_Work to complete_.
Please give the listing again in its entirety, exactly as written.

[START OF Dataset excerpt]

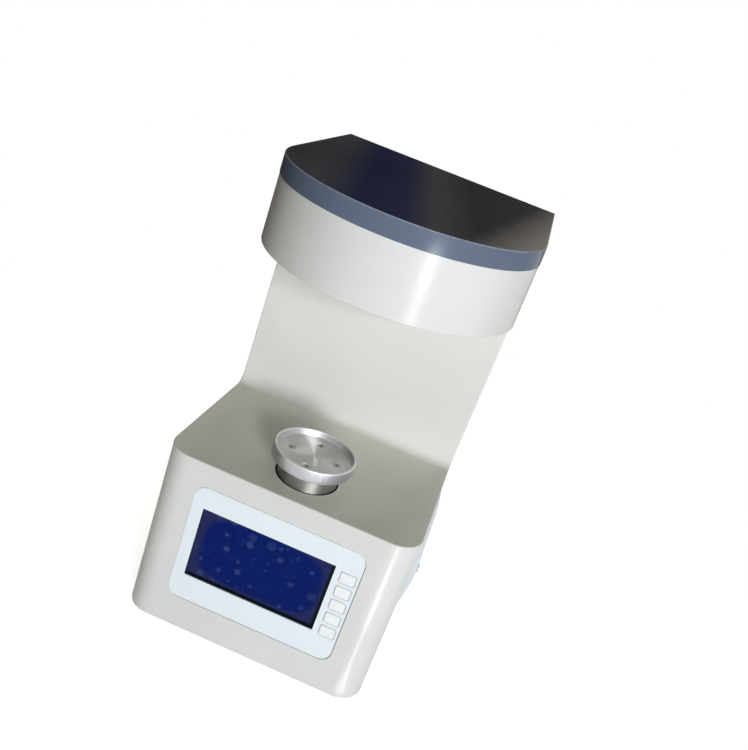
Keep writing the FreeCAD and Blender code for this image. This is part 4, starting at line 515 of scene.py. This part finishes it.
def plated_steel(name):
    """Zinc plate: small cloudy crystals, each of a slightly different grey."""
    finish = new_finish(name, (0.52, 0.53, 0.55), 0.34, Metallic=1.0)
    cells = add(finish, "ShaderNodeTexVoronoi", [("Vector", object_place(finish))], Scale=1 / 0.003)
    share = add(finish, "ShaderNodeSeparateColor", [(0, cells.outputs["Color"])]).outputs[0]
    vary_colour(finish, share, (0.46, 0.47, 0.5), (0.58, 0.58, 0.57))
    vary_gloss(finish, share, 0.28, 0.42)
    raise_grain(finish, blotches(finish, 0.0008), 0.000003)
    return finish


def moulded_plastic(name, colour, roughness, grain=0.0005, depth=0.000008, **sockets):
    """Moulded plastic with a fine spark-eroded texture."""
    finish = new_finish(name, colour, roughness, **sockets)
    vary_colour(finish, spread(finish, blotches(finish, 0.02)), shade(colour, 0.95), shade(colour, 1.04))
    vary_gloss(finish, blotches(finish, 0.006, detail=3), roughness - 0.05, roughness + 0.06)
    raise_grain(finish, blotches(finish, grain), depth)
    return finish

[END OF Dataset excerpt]

_Answer below_.
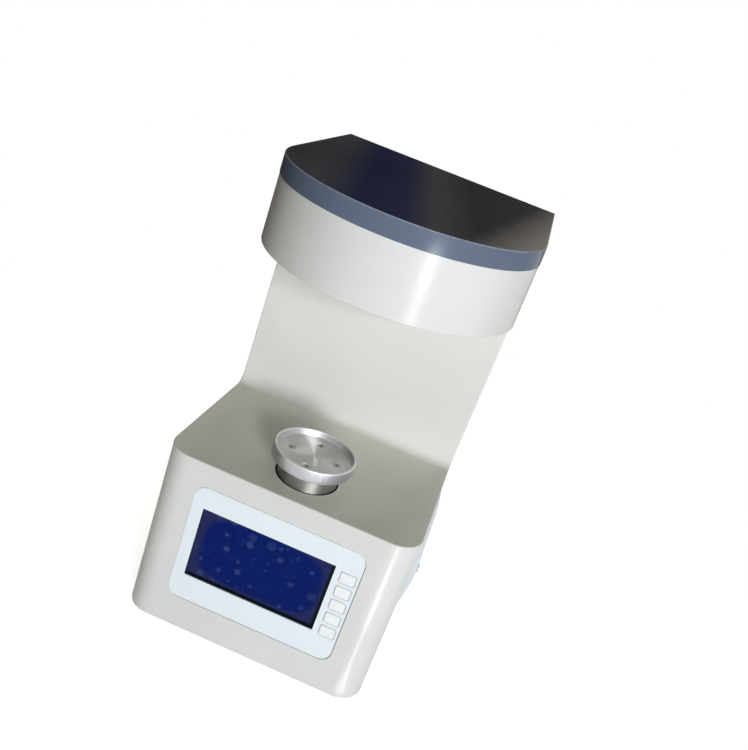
Keep writing the FreeCAD and Blender code for this image. This is part 4, starting at line 515 of scene.py. This part finishes it.
def plated_steel(name):
    """Zinc plate: small cloudy crystals, each of a slightly different grey."""
    finish = new_finish(name, (0.52, 0.53, 0.55), 0.34, Metallic=1.0)
    cells = add(finish, "ShaderNodeTexVoronoi", [("Vector", object_place(finish))], Scale=1 / 0.003)
    share = add(finish, "ShaderNodeSeparateColor", [(0, cells.outputs["Color"])]).outputs[0]
    vary_colour(finish, share, (0.46, 0.47, 0.5), (0.58, 0.58, 0.57))
    vary_gloss(finish, share, 0.28, 0.42)
    raise_grain(finish, blotches(finish, 0.0008), 0.000003)
    return finish


def moulded_plastic(name, colour, roughness, grain=0.0005, depth=0.000008, **sockets):
    """Moulded plastic with a fine spark-eroded texture."""
    finish = new_finish(name, colour, roughness, **sockets)
    vary_colour(finish, spread(finish, blotches(finish, 0.02)), shade(colour, 0.95), shade(colour, 1.04))
    vary_gloss(finish, blotches(finish, 0.006, detail=3), roughness - 0.05, roughness + 0.06)
    raise_grain(finish, blotches(finish, grain), depth)
    return finish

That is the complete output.